It is rare in real life that a drug only divides over one volume. A drug is divided throughout the body and the volume of distribution depends upon where the drug distributes and where the concentration of the drug is measured. The concentration is most often measured in plasma, as this is the most accessible body fluid.
As a mathematical exercise, put 10 units of drug in, distributing over various tissues as seen in the Figure. Now we determine the volume of distribution of the drug. The concentration of drug in the plasma would be equal to 5 units/3 litres or 1.67 unit/litre. From this it follows that the Vd = Dose / concentration = 10 units / 1.67 units/litres = 6 litres.
See how drugs can distribute over different components and what this means in the human body by clicking here and selecting the body compartment model and the human body model (module 2 and 3).
Note that distribution of drug over different tissues can take time. If distribution is relatively slow, then the concentration in the plasma is relatively high, and often an increased elimination rate is observed until the distribution of the drug is settled.

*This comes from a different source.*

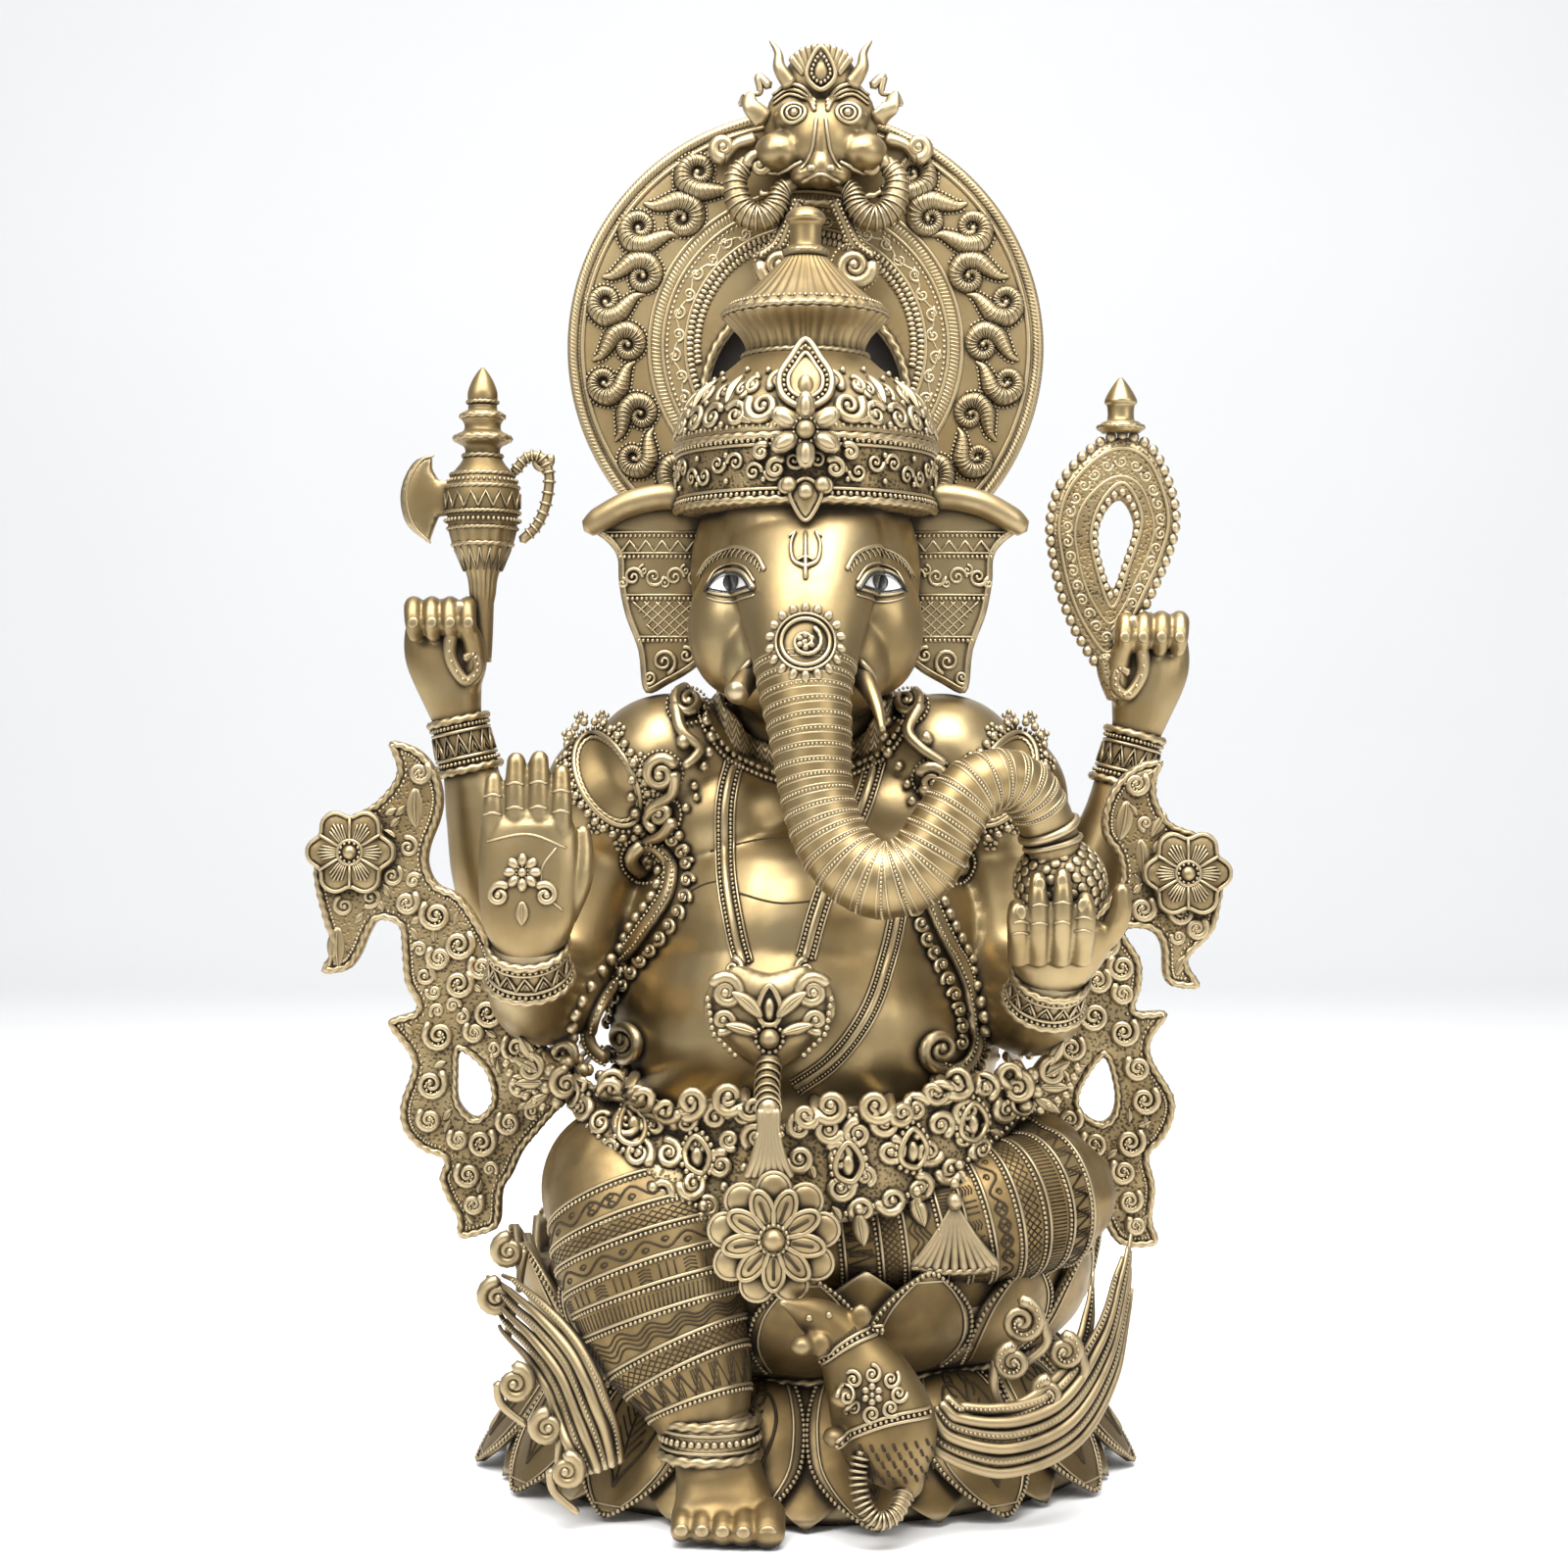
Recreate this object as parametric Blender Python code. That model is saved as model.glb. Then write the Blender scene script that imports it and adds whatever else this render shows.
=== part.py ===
"""A seated, elephant-headed temple figure of cast brass, as separate castings and fasteners.

Figure frame: X runs across the figure, Y runs backwards, Z is up, and all places are in millimetres.
Right and left are the figure's own, so its right hand is on the side of negative X.
"""

import math

import bmesh
import bpy
from mathutils import Vector
from mathutils.bvhtree import BVHTree

# ---- driving dimensions, in millimetres ------------------------------------------------------
FIGURE_HEIGHT = 914.0  # floor to the top of the lion mask
DRAWN_HEIGHT = 914.0  # the height at which the places below were drawn
CLEARANCE = 0.5  # gap between castings that are stacked
ROOM = 0.35  # gap where one casting is cut away round another
WALL = 6.0  # wall of the hollow castings
BASE_RADIUS = 210.0  # lotus base, over the petal tips
PETAL_DEPTH = 28.0  # how far the notches between lower petals cut in
PETALS = 16
WAIST_RADIUS = 150.0  # lotus base where its two rings meet
WAIST_HEIGHT = 76.0
DECK_HEIGHT = 126.0  # the seat on top of the lotus
FLANGE = 30.0  # width of the bolting flanges inside the base
DRAIN_RADIUS = 14.0  # hole through the middle of the deck
BOLT_RADIUS = 4.0
BOLT_HEAD = 7.5
BOLT_HOLE_GAP = 0.5
AUREOLE_RADIUS = 158.0
AUREOLE_BACK = 74.0  # Y of the aureole's back face
AUREOLE_THICK = 11.0
PAN_THICK = 3.0
AUREOLE_CENTRE = 714.0  # height of its centre
OPENING_RADIUS = 64.0  # arch behind the crown
LUG_HEIGHT = 452.0  # the bosses on the back that the aureole's legs are bolted to
LUG_SPACING = 48.0  # each boss's distance from the middle
LUG_START = 40.0  # Y where each boss starts inside the back
BRACKET_THICK = 11.0
BRACKET_FRONT = -62.0  # Y of the side brackets' front faces
EAR_THICK = 7.0
EAR_FRONT = -46.5  # Y of the ears' front faces
SWEET_RADIUS = 28.0

UNIT = 0.001 * FIGURE_HEIGHT / DRAWN_HEIGHT  # metres for one figure millimetre
MM = 0.001
WELD = 0.002  # corners nearer than this become one after a cut
SEAT_DRAWN = 126.0  # deck height and base radius that the places below were drawn for
BASE_DRAWN = 210.0
TURN = 2 * math.pi
BRASS = ((0.60, 0.50, 0.31), 0.32, 1.0)  # colour, roughness, metallic
OLD_BRASS = ((0.42, 0.33, 0.18), 0.42, 1.0)  # lower castings, browner with age
ENAMEL = ((0.90, 0.88, 0.82), 0.2, 0.0)
STEEL = ((0.55, 0.55, 0.56), 0.4, 1.0)
BLACKED = ((0.02, 0.015, 0.01), 0.8, 0.3)
COATS = {
    "right_eye": ENAMEL, "left_eye": ENAMEL, "aureole_back_pan": BLACKED, "lotus_lower_ring": OLD_BRASS,
    "lotus_upper_ring": OLD_BRASS, "right_leg": OLD_BRASS, "left_leg": OLD_BRASS,
    "right_foot": OLD_BRASS, "left_foot": OLD_BRASS, "right_anklet": OLD_BRASS, "mouse": OLD_BRASS,
    "base_bolt_1": STEEL, "base_bolt_2": STEEL, "base_bolt_3": STEEL, "right_aureole_bolt": STEEL,
    "left_aureole_bolt": STEEL,
}
built = []  # finished castings, each cut by those before it
forms = {}  # the plain solids each casting was joined from, before anything was cut away


# ---- shape tools --------------------------------------------------------------------------------
def share(value, low, high):
    """0 up to low, 1 from high, and even between."""
    return min(1.0, max(0.0, (value - low) / (high - low)))


def place(x, y, z):
    """A point of the figure, in metres. All above the deck rises and sinks with it, and what lies in
    front of the lotus base, such as the lowered foot, moves out and in with its petals."""
    deck_shift = (DECK_HEIGHT - SEAT_DRAWN) * share(z, 0, SEAT_DRAWN)
    base_shift = (BASE_RADIUS - BASE_DRAWN) * share(-y, 140, 190) * share(-z, -150, -90)
    return Vector((x, y - base_shift, z + deck_shift)) * UNIT


def coat(obj):
    """Gives a finished piece its own material."""
    colour, roughness, metallic = COATS.get(obj.name, BRASS)
    made = bpy.data.materials.new(obj.name)
    made.use_nodes = True
    shader = made.node_tree.nodes["Principled BSDF"]
    shader.inputs["Base Color"].default_value = (*colour, 1)
    shader.inputs["Roughness"].default_value = roughness
    shader.inputs["Metallic"].default_value = metallic
    obj.data.materials.clear()
    obj.data.materials.append(made)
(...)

Edoxaban and Apixaban are two Direct oral anticoagulants (DOACs). Edoxaban has a Vd around 1.5 L/kg, whereas Apixaban has a Vd of only 0.3 L/kg. This relatively large change in Vd between two drugs of the same class is not uncommon, and is related to the properties of the drug. Which of the following factors will likely NOT affect the distribution value of both drugs?
Extra info: Increasing the lipophilicity of the drug will most likely increase distribution to lipophilic tissues (thus increasing the volume of distribution). Increasing the molecular weight will less likely be transported over barriers (and thus reduce the volume of distribution). Reducing protein binding will increase the fraction of unbound drug that is able to be transported over barriers (thus increase the distribution). The dose is usually not affecting the distribution (unless saturation takes place).